В конце октября я получил письмо из Москвы. Писала мама моей жены. Она сообщала, что Наташа и Таня живы, находятся в Каунасе, прислала их адрес. Это известие меня очень обрадовало. Так как стояла нелетная погода, я, сославшись на письмо, отпросился в отпуск на пятнадцать дней.
На попутных машинах я быстро добрался до Каунаса. Трудно передать мое душевное состояние, когда я очутился в городе, где 22 июня 1941 года встретил войну, где осталась моя семья. И вот после трех лет и четырех месяцев разлуки предстояла встреча.
Я отыскал нужный дом, поднялся на второй этаж.
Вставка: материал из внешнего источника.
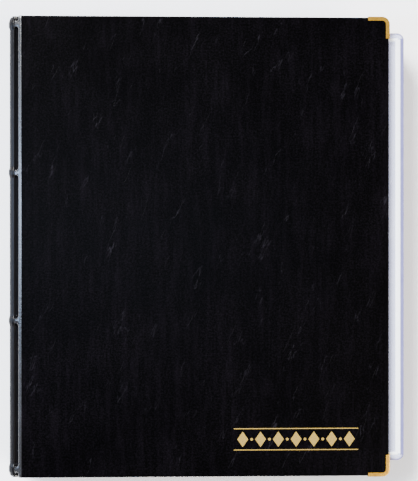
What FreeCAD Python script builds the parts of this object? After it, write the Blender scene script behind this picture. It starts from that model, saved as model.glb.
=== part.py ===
import FreeCAD, Part
import math
import os

from FreeCAD import Matrix, Vector

# Ring album for clear coin sheets of 202 x 252 mm, closed and lying on its back cover.
# Millimetres.  X runs from the spine to the fore-edge, Y up the page, Z up through the thickness.
# The sizes below are measured from the spine-side edge of the covers (X), the middle of the page (Y)
# and the surface the album lies on (Z).  Every solid is then moved along X by ALBUM_SHIFT, so that
# the origin is under the middle of the closed album.

# Covers
THICKNESS = 40.0            # closed album, back cover and front cover included
COVER_W = 216.5             # spine-side edge to fore-edge
COVER_H = 269.0             # along the page
COVER_R = 4.0               # rounding of the fore-edge corners in plan
SPINE_SIDE_R = 1.5          # rounding of the corners beside the spine
SKIN = 0.6                  # leatherette
BOARD = 2.0                 # greyboard
TURN_IN = 0.6               # leatherette folded over onto the inner face
TURN_IN_W = 4.2             # width of that fold that stays in sight
LINING = 0.5                # inner sheet, 0.1 mm lower than the fold around it
SLIT = 0.05                 # gap around a sheet that is laid in
COVER_T = SKIN + BOARD + TURN_IN
EDGE_R = 0.9                # rounding of the cover's outer edges

# Metal corners
CORNER_LEG = 12.4
CORNER_LIP = 2.4
CORNER_T = 0.5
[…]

По лестнице и в коридоре бегали русские детишки, оглашая помещение звонкими ребячьими голосами. Мое появление их не смутило. Они окружили меня и наперебой засыпали вопросами. Узнав, к кому я пришел, загалдели еще громче и привели Таню. Она меня не узнала, но приветливо пригласила в комнату. Сообщила, что мама на работе, скоро придет. Тане шел восьмой год, а, когда мы расстались, было четыре.
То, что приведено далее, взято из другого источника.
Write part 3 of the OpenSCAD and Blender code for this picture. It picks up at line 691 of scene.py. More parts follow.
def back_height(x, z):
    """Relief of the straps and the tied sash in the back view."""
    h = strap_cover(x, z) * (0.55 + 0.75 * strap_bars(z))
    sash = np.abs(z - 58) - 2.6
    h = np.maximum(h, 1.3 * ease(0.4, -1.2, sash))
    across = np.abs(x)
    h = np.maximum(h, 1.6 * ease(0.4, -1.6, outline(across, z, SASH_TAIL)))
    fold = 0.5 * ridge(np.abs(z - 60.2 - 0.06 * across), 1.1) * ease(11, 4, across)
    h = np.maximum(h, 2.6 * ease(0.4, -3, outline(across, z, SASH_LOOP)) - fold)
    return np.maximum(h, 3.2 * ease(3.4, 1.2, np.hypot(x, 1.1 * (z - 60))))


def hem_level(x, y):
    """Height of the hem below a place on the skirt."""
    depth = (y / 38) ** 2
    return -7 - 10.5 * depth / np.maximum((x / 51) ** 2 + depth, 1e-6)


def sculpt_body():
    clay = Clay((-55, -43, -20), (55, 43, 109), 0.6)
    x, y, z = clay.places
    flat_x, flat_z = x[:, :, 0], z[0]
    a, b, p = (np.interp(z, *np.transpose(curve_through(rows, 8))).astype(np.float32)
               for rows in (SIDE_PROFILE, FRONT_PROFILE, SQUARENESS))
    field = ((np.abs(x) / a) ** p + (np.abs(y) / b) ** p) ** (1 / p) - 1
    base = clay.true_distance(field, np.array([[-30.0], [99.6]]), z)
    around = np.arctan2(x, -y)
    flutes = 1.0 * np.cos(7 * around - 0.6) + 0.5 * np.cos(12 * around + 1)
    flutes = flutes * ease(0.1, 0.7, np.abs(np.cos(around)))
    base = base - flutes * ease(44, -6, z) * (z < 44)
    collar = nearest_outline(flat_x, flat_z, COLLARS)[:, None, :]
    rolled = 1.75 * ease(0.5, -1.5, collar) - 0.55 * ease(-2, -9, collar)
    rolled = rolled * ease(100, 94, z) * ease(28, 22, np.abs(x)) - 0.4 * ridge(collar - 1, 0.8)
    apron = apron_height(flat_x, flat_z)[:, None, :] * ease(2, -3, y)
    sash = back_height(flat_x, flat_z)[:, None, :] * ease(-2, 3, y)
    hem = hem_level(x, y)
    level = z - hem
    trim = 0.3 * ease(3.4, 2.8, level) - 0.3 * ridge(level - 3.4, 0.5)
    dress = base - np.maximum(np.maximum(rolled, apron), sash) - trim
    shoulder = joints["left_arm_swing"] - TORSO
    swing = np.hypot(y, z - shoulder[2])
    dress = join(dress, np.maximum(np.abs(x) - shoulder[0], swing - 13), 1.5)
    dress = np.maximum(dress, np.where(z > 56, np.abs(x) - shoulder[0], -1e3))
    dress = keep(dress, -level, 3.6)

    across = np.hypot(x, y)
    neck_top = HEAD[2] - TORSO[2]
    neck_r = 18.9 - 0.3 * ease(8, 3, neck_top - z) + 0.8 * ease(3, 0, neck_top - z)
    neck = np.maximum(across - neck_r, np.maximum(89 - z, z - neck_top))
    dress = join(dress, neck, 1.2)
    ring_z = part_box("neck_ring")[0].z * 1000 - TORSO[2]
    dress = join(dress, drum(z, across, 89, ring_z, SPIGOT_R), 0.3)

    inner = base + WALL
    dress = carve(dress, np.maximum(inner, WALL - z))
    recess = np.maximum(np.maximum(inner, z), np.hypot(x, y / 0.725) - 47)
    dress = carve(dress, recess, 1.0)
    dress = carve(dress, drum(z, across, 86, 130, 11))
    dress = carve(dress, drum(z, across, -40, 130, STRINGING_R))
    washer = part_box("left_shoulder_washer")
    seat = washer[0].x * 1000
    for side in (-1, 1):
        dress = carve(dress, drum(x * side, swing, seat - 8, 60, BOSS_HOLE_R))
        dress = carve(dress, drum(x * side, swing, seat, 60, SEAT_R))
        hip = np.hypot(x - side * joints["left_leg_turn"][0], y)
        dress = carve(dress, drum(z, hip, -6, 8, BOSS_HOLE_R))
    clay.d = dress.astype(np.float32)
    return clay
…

Я рассматривал ее с интересом. Одета она была плохо и неопрятно. Волосы были всклокочены, словно их никогда не расчесывали. В квартире мое внимание привлекли неплохая меблировка и развесистые фикусы в каждой из двух комнат. Таня предложила сесть, но я медленно ходил по комнате взад и вперед. Она охотно отвечала на мои вопросы. Оказалось, что она жила в детском приюте, где ей было плохо.
На мой вопрос: «Где твой папа?» - ответила, что папа летчик и воюет на фронте.
- Какой твой папа? - спросил я.
- Такой же, как вы, дядя. Только немного повыше!
Она пододвинула ко мне стул, взобралась на него и рукой показала, на сколько повыше.
Уже вечерело, когда послышались шаги. Вошла Наташа и сразу бросилась в объятия. Таня таращила глаза:
- Папа! Папка! Хитрый какой! Столько времени не признавался!
Наташа рассказала, что семьи почти всех наших офицеров остались в немецкой оккупации. Их поместили в лагеря. Немцы гоняли их работать на торфоразработках.
После освобождения Каунаса всем офицерским семьям предоставили квартиры тех, кто удрал с фашистами. Узнав адреса, я побывал в нескольких семьях летчиков 31-го истребительного полка.
Все женщины рассказывали о тяжелой жизни в концлагере и каторжных работах на торфяном болоте. Несмотря на это, почти все матери удерживали своих детей при себе. Мне рассказали, что Наташа с первых дней оккупации отдала Таню в немецкий «приют». Меня это удивило, и я стал расспрашивать подробнее о жизни Наташи. Ответы были уклончивы. Наконец одна из женщин дала мне адрес:
- Там все узнаете.
По этому адресу жила семья офицера-танкиста. Отец, теперь уже в звании майора, только что прибыл в семью - к жене и двум ребятишкам. Меня встретили, как родного. Хозяйка усадила за стол, шутила. Застолье оживило беседу. Потом, удовлетворяя мое любопытство, Полина - так звали хозяйку - стала рассказывать. Наташу, знавшую довольно сносно немецкий язык, назначили старшей, разместили отдельно. Она распоряжалась судьбами других офицерских жен.
- Скажу только одно - мы все на нее в большой обиде! - сказала Полина.
Вернувшись, я ничего не сказал Наташе. Все еще было впереди. Шла война. Наташа устроилась работать бухгалтером в авиационной части, Таня была при ней. «Пусть все остается как есть, идет своим чередом, - думал я. - Окончится война - разберусь, что к чему!»
Однако в отношениях с Наташей что-то у меня переменилось. Не знаю, заметила ли она эту перемену. Я чувствовал, что мы становимся чужими. Приближались октябрьские праздники. На эти торжества нас пригласили Наташины соседи. Это меня пугало. Я боялся, как бы не вырвалось все, что я переживал в эти дни, тем более во хмелю.